> [TASK TO COMPLETE]
Copy out, exactly and without additions, the lines from the one that contains "obj.parent = empty" to the one that contains "cad_parts[node].hide_render = cad_parts[node].hide_viewport", both ends included.

(Scripts that build objects)
================================
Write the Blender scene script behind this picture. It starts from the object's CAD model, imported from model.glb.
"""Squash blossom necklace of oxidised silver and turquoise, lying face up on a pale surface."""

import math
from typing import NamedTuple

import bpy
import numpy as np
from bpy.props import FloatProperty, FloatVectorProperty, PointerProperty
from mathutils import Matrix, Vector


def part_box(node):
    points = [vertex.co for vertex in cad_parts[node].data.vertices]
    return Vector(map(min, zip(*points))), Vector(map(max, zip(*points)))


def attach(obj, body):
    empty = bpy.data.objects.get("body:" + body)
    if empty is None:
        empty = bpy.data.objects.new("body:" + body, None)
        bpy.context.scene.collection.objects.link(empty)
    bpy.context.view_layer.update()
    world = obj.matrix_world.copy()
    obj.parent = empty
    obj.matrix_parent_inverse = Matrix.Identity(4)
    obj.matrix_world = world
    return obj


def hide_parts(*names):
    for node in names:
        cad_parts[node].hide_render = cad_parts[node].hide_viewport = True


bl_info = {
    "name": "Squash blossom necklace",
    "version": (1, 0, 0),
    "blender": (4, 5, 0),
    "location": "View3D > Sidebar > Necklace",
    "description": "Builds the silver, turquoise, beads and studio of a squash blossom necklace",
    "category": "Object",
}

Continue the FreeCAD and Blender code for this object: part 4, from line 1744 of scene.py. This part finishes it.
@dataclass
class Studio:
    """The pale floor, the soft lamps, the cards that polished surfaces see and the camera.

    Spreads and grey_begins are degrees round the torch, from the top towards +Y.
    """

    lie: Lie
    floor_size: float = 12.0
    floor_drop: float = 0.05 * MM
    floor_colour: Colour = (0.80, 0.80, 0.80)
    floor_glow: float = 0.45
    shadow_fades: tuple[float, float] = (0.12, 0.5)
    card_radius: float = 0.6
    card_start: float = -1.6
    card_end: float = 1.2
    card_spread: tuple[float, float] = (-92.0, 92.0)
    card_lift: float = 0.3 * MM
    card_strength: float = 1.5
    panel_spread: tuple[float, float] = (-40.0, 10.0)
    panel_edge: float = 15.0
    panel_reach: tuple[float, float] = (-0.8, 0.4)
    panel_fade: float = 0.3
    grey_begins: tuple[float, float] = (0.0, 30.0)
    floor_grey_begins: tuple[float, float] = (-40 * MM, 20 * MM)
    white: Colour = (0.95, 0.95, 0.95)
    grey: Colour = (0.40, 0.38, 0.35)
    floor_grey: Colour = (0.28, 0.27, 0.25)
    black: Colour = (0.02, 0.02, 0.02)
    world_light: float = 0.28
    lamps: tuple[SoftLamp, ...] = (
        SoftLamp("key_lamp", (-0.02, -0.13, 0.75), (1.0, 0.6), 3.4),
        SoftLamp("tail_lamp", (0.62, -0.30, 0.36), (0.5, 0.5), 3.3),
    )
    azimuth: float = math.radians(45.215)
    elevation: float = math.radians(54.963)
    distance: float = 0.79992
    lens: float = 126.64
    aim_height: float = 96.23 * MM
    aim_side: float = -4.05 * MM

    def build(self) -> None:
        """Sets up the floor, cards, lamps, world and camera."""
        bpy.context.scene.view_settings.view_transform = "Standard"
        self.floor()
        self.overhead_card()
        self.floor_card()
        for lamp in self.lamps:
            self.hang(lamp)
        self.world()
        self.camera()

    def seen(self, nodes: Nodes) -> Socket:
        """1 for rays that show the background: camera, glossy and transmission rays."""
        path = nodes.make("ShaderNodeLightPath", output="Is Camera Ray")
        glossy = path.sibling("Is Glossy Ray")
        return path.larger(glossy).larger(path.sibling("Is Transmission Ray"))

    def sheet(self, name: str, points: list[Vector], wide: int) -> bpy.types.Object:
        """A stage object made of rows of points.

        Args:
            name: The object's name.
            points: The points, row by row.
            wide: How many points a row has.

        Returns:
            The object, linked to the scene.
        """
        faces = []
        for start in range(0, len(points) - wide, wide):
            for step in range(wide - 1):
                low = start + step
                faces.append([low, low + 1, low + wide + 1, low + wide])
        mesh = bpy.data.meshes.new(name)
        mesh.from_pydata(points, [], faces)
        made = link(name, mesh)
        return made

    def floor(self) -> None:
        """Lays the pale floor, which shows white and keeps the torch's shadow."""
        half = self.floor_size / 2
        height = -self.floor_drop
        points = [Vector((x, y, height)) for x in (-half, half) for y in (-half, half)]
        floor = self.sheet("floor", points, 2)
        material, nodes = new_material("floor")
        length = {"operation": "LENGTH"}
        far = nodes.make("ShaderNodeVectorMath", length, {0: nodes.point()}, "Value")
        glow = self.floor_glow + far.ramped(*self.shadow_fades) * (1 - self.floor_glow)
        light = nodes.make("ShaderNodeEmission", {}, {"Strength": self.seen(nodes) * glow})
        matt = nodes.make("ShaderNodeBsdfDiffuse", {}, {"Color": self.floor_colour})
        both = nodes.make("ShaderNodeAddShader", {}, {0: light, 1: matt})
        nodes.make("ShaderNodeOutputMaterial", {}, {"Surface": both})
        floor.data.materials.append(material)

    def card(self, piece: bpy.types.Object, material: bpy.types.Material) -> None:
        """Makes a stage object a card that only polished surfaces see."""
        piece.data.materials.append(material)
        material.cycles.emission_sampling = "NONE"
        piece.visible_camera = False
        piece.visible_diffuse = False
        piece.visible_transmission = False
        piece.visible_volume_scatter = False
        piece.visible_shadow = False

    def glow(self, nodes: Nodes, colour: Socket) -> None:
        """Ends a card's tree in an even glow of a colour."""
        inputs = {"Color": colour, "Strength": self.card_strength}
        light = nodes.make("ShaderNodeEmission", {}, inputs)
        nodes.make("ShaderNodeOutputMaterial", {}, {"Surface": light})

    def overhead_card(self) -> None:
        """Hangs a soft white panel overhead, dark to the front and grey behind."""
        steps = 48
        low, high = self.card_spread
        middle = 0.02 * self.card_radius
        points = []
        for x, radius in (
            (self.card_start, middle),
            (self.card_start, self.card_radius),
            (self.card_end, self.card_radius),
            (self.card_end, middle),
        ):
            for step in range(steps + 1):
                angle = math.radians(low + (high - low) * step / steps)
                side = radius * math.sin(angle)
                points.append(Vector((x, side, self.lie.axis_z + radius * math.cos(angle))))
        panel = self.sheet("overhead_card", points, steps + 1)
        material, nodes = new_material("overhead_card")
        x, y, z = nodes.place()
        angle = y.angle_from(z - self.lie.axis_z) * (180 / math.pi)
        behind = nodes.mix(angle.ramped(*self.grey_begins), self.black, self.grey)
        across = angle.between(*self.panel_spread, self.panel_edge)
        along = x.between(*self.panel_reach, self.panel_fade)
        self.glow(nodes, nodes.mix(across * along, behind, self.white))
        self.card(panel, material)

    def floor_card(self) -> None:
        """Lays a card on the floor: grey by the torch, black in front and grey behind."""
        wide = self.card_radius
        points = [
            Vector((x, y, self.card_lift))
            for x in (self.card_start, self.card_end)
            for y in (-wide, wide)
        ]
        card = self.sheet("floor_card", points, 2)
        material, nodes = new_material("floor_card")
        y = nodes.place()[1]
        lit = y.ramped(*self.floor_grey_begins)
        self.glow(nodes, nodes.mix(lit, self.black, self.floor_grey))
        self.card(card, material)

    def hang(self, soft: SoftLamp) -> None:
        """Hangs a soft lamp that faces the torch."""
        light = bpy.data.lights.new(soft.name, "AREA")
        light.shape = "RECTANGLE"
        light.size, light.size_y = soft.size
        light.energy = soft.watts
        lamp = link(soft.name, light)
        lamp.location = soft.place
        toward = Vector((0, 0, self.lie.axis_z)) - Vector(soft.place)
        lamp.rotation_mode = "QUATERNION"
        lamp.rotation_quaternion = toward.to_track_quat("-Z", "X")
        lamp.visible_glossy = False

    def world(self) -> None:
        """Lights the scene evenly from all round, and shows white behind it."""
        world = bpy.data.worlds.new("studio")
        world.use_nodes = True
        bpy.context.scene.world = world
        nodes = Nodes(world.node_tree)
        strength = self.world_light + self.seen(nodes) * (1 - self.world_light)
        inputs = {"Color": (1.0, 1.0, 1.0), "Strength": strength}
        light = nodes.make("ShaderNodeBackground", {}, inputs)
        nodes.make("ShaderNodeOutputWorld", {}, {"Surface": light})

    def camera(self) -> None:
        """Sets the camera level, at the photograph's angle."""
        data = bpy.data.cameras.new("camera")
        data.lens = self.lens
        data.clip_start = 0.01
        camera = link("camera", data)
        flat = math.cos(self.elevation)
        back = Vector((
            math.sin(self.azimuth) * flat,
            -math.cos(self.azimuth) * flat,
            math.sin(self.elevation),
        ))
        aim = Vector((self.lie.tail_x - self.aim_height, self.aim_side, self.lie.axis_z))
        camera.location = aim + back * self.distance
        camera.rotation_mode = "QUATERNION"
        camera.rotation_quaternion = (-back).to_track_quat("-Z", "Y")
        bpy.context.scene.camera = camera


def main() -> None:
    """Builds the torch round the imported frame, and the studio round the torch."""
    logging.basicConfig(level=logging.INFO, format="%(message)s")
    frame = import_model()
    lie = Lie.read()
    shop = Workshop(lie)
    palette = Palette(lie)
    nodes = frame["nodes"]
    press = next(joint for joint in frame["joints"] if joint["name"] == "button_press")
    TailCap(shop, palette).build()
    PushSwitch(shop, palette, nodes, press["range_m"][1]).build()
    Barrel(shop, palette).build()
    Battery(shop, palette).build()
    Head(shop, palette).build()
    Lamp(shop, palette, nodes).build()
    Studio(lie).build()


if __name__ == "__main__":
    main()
================================
> [COMPLETE ANSWER]
    obj.parent = empty
    obj.matrix_parent_inverse = Matrix.Identity(4)
    obj.matrix_world = world
    return obj


def hide_parts(*names):
    for node in names:
        cad_parts[node].hide_render = cad_parts[node].hide_viewport = True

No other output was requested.